Sadly, some wine drinkers still make the mistake of thinking all Rieslings are sweet, and the fear of sweetness keeps many imprisoned within their comfort-zone of „dry“ wines (which often turn out to actually be slightly sweet). Many people still associate sweetness with inferior, outdated wines ill-suited to the dining table and fail to realize that the sweetness in some Riesling wines is natural, coming directly from the grape. Then they put spoonfuls of sugar in their coffee or drink a cola! Other wine drinkers who like sweet wines frequently feel embarrassed, fearing they will be taken for schmucks if they admit what their taste in wine is. America is far from being the only place where people are schizophrenic about sweetness!
Thinking and drinking only inside that box has convinced some that Riesling is a pussycat amongst wines. The somms laugh about this and think of the words of California winemaker and free-thinker Randall Grahm, „I am Riesling, a lioness, the queen of the jungle. Hear me roar!“ They also know that most people find sweet Rieslings work really well with spicy food, be it Tex-Mex or Thai, when they try it.

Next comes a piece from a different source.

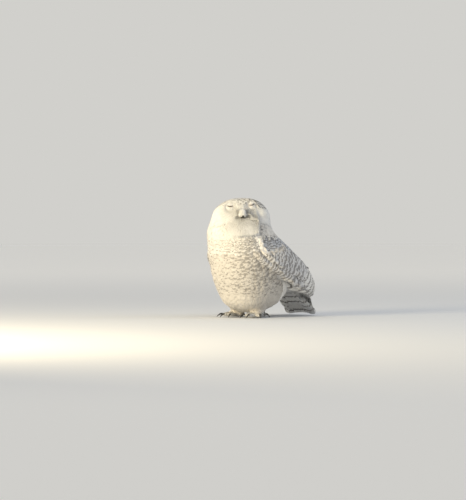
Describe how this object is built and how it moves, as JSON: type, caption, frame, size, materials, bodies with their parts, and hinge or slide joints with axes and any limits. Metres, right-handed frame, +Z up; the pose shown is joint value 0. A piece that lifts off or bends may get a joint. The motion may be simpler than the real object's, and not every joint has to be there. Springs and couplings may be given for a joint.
{
  "type": "snowy owl",
  "caption": "Life-size still model of a snowy owl crouched on the ground, head turned over its left side and eyes nearly shut.",
  "frame": {"origin": "on the floor, under the middle of the box round the whole bird", "axes": "+Z up, the breast faces -Y and the tail +Y, +X to the bird's left"},
  "size_m": [0.2868, 0.3986, 0.372],
  "materials": {
    "white_plumage": "soft matt white down and short feathers",
    "barred_plumage": "matt white feathers with narrow brown bars",
    "flight_feathers": "smooth satin white vanes with dark brown bars",
    "horn": "polished black horn",
    "iris": "wet glassy yellow eye"
  },
  "bodies": {
    "root": {"head": "white_plumage", "neck": "white_plumage", "trunk": "barred_plumage", "tail": "flight_feathers", "wing_left_coverts": "barred_plumage", "wing_left_secondaries": "flight_feathers", "wing_left_primaries": "flight_feathers", "wing_right_coverts": "barred_plumage", "wing_right_secondaries": "flight_feathers", "wing_right_primaries": "flight_feathers", "leg_left": "white_plumage", "leg_right": "white_plumage", "foot_left": "white_plumage", "foot_right": "white_plumage", "claw_left_1": "horn", "claw_left_2": "horn", "claw_left_3": "horn", "claw_left_4": "horn", "claw_right_1": "horn", "claw_right_2": "horn", "claw_right_3": "horn", "claw_right_4": "horn", "bill_upper": "horn", "bill_lower": "horn", "eye_left": "iris", "eye_right": "iris"}
  },
  "joints": []
}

More recently some wine drinkers have been jumping in the opposite direction by claiming that „real“ Riesling must always be dry. Usually this spiel is just a way to stand out from the crowd and look sophisticated. In fact, Riesling can be dry or sweet and comes in every gradation from bone-dry to honey-sweet; the first dimension in this cosmos of flavor. It means that unless you only drink heavy reds you’re almost sure to find some Rieslings to love. Thousands of people who said they wouldn’t later admitted that they had.
The way Riesling wines range from feather-lightness to black hole density, yet always remain refreshing and energizing, is the second dimension of Riesling flavor. The wines from certain other fashionable grapes can pack a bigger punch up front, but they frequently become tiring the more you drink of them, whereas Riesling grows on you with each sip, gently tugging you back to the glass again and again until you suddenly realize…Oh no! That bottle’s empty.

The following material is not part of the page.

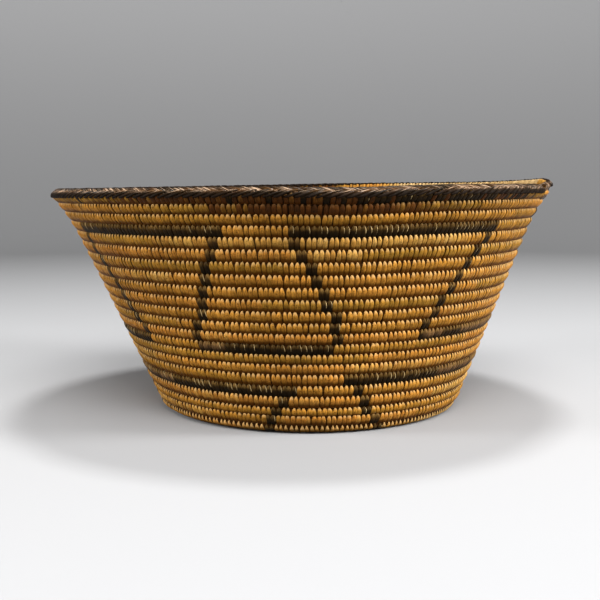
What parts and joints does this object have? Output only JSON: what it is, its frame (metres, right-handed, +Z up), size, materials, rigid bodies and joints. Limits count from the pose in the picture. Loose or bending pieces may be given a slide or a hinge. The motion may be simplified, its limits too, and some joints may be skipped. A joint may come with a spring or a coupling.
{
  "type": "coiled basketry bowl",
  "caption": "Round coiled basketry bowl: flat spiral base, sloping coiled wall with a flared lip, dark bars of splint on light coils, and a dark false-braid rim.",
  "frame": {"origin": "middle of the start knot's flat underside, on the surface that the bowl stands on", "axes": "+Z up along the bowl's axis; -Y is the side that the picture shows; +X is to the right in the picture, where the coil's tip lies"},
  "size_m": [0.281, 0.2794, 0.1301],
  "materials": {
    "light_splint": "satin golden-tan plant splint, varying from stitch to stitch",
    "dark_splint": "satin near-black brown plant splint, browner in places",
    "braid_splint": "polished dark brown splint with pale highlights along the top"
  },
  "bodies": {
    "root": {"start_knot": "light_splint", "base_coil": "light_splint", "wall_coil": "light_splint", "rim_braid": "braid_splint", "upper_top_bar_1": "dark_splint", "upper_top_bar_2": "dark_splint", "upper_top_bar_3": "dark_splint", "upper_top_bar_4": "dark_splint", "upper_top_bar_5": "dark_splint", "upper_bottom_bar_1": "dark_splint", "upper_bottom_bar_2": "dark_splint", "upper_bottom_bar_3": "dark_splint", "upper_bottom_bar_4": "dark_splint", "upper_bottom_bar_5": "dark_splint", "lower_top_bar_1": "dark_splint", "lower_top_bar_2": "dark_splint", "lower_top_bar_3": "dark_splint", "lower_top_bar_4": "dark_splint", "lower_top_bar_5": "dark_splint"}
  },
  "joints": []
}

One reason for this is the absence of wood aromas and flavors from aging in small oak barrels in Riesling wines. Good Riesling is a read-my-lips-wine. What you taste comes only from the grapes and the yeast which transformed them into wine. Oak aromas and flavors from barrels may be traditional for some other wine types, but it is most definitely a non-grape character, which makes them taste heavier. The somms rave about Riesling’s purity for this reason, pointing out how there’s so much aroma and freshness packed in ripe Riesling grapes that the winemaker has no need to add anything to it. If the winemaker did try and stamp his will on a Riesling, then he’d disrupt the delicate balancing act between ripeness and freshness in the wine.
Riesling-wines are even more diverse than this suggests though, because the smallest distance from one vineyard to the next lead to pronounced differences in the flavor of the wines from them. Riesling is all about location, location, location rather than what high-tech enables winemakers to do in the cellar. The somms call this transparency, which you could translate as “honesty”. To get this third dimension of my favorite grape you’re going to have to put your nose way into the glass and inhale deeply, then savor the Riesling as it rolls slowly over your palate like a big wave in Maui.

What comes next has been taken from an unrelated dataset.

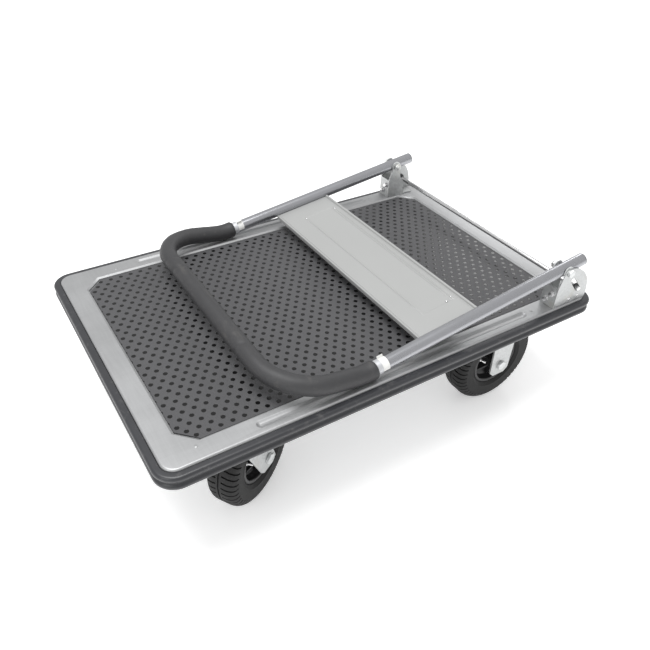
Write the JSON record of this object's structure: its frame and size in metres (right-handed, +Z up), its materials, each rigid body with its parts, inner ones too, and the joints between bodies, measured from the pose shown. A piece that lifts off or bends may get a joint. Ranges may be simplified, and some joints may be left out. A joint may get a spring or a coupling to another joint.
{
  "type": "folding platform cart",
  "caption": "Flat-deck hand cart with a fold-down cranked handle, a rubber edge all round, rigid and swivel casters with air tyres and a locking bar at the hinge.",
  "frame": {"origin": "on the floor, below the centre of the deck", "axes": "+X along the deck towards the handle hinge and the rigid casters, +Y to the far side, +Z up"},
  "size_m": [0.932, 0.609, 0.3436],
  "materials": {
    "deck_steel": "pressed sheet, brushed satin",
    "mat_vinyl": "matt, fine cross pattern",
    "edge_rubber": "smooth, slight sheen",
    "handle_tube": "satin drawn tube",
    "foam_grip": "matt foam",
    "panel_paint": "pale satin paint",
    "black_plastic": "moulded matt",
    "bar_steel": "bright plated",
    "tyre": "moulded tread, matt",
    "wheel_rim": "moulded, semi-gloss",
    "caster_zinc": "zinc plated",
    "bracket_zinc": "zinc plated, mottled",
    "fastener_zinc": "zinc plated"
  },
  "bodies": {
    "deck": {"deck_tray": "deck_steel", "anti_slip_mat": "mat_vinyl", "edge_bumper": "edge_rubber", "spine_rail": "deck_steel", "cross_channel_hinge_end": "deck_steel", "cross_channel_swivel_end": "deck_steel", "hinge_bracket_near": "bracket_zinc", "pivot_bolt_near": "fastener_zinc", "pivot_nut_near": "fastener_zinc", "pivot_washer_inner_near": "black_plastic", "pivot_washer_outer_near": "black_plastic", "rigid_fork_near": "caster_zinc", "rigid_near_axle_bolt": "fastener_zinc", "rigid_near_axle_nut": "fastener_zinc", "swivel_plate_near": "caster_zinc", "swivel_race_near": "caster_zinc", "hinge_bracket_far": "bracket_zinc", "pivot_bolt_far": "fastener_zinc", "pivot_nut_far": "fastener_zinc", "pivot_washer_inner_far": "black_plastic", "pivot_washer_outer_far": "black_plastic", "rigid_fork_far": "caster_zinc", "rigid_far_axle_bolt": "fastener_zinc", "rigid_far_axle_nut": "fastener_zinc", "swivel_plate_far": "caster_zinc", "swivel_race_far": "caster_zinc"},
    "handle": {"handle_tube": "handle_tube", "grip_sleeve": "foam_grip", "cross_panel": "panel_paint", "tube_plug_near": "black_plastic", "tube_plug_far": "black_plastic"},
    "lock": {"locking_bar": "bar_steel", "bar_ring_near": "black_plastic", "bar_ring_far": "black_plastic"},
    "swivel_head_near": {"kingpin_near": "fastener_zinc", "swivel_fork_near": "caster_zinc", "swivel_near_axle_bolt": "fastener_zinc", "swivel_near_axle_nut": "fastener_zinc"},
    "rigid_wheel_near": {"rigid_near_tyre": "tyre", "rigid_near_rim": "wheel_rim", "rigid_near_bearing_outboard": "fastener_zinc", "rigid_near_bearing_inboard": "fastener_zinc"},
    "swivel_wheel_near": {"swivel_near_tyre": "tyre", "swivel_near_rim": "wheel_rim", "swivel_near_bearing_outboard": "fastener_zinc", "swivel_near_bearing_inboard": "fastener_zinc"},
    "swivel_head_far": {"kingpin_far": "fastener_zinc", "swivel_fork_far": "caster_zinc", "swivel_far_axle_bolt": "fastener_zinc", "swivel_far_axle_nut": "fastener_zinc"},
    "rigid_wheel_far": {"rigid_far_tyre": "tyre", "rigid_far_rim": "wheel_rim", "rigid_far_bearing_outboard": "fastener_zinc", "rigid_far_bearing_inboard": "fastener_zinc"},
    "swivel_wheel_far": {"swivel_far_tyre": "tyre", "swivel_far_rim": "wheel_rim", "swivel_far_bearing_outboard": "fastener_zinc", "swivel_far_bearing_inboard": "fastener_zinc"}
  },
  "joints": [
    {"name": "handle_fold", "type": "hinge", "parent": "deck", "child": "handle", "pos_m": [0.371, 0, 0.3243], "axis": [0, 1, 0], "range_deg": [0, 103]},
    {"name": "bar_slide", "type": "slide", "parent": "deck", "child": "lock", "axis": [-0.6691, 0, 0.7431], "range_m": [0, 0.0324]},
    {"name": "swivel_near", "type": "hinge", "parent": "deck", "child": "swivel_head_near", "pos_m": [-0.31, -0.214, 0.2], "axis": [0, 0, 1], "continuous": true},
    {"name": "swivel_wheel_spin_near", "type": "hinge", "parent": "swivel_head_near", "child": "swivel_wheel_near", "pos_m": [-0.27143, -0.19082, 0.1], "axis": [-0.515, 0.8572, 0], "continuous": true},
    {"name": "rigid_wheel_spin_near", "type": "hinge", "parent": "deck", "child": "rigid_wheel_near", "pos_m": [0.288, -0.209, 0.1], "axis": [0, 1, 0], "continuous": true},
    {"name": "swivel_far", "type": "hinge", "parent": "deck", "child": "swivel_head_far", "pos_m": [-0.31, 0.214, 0.2], "axis": [0, 0, 1], "continuous": true},
    {"name": "swivel_wheel_spin_far", "type": "hinge", "parent": "swivel_head_far", "child": "swivel_wheel_far", "pos_m": [-0.26598, 0.22336, 0.1], "axis": [-0.2079, 0.9781, 0], "continuous": true},
    {"name": "rigid_wheel_spin_far", "type": "hinge", "parent": "deck", "child": "rigid_wheel_far", "pos_m": [0.288, 0.209, 0.1], "axis": [0, 1, 0], "continuous": true}
  ]
}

All of this became clear to me back in the 1980s when exciting Riesling wines were few and far between; rare moments of illumination in a gloomy wine world. But, to be frank, back then Bordeaux and Napa weren’t achieving much higher strike-rates with their high-end reds. Looking back to that wine time feels like studying a distant geological epoch to me, so utterly has the situation changed since. And for no other white wine has it changed as radically as for German-speaking Riesling.
Some people have told me that this change is all down to me, because I spent the last 30 years writing about it, but that’s ridiculous, because I’m just one journalist, against hundreds of new winegrowers in Germany, Austria and beyond who created what the American press a decade ago christened the Riesling Renaissance. I also heard that I coined the phrase Generation Riesling for the “Jungwinzer” or young winegrowers of Germany who also started making a splash in their home country about a decade ago. That’s not true either. I was just repeating something I’d heard, though I have to admit it was a darned good quote. However, I have to admit that I did once say Rocky Horror Riesling Show. I was describing an ugly and cloyingly sweet American Riesling I tasted blind when helping to judge the Orange National Show in San Bernadino/California, the birthplace of the Big Mac. That was back in spring 1989 in though, during what I call the Long Night of American Riesling.
The fact that the story of the grape’s revival in the US and Canada since then hasn’t been told properly, is the result of its gradual progress from the release of Randall Grahm’s groundbreaking ‘Pacific Rim’ in California in 1992, through the launch of Chateau Ste. Michelle & Dr. Loosen joint-venture ‘Eroica’ in Washington State back in 2000 and on to Paul Grieco’s first Summer of Riesling festival at his Terroir wine bar in New York City in 2008. Now the United States of Riesling are on a roll and the media are beginning to ask themselves how they didn’t see that coming.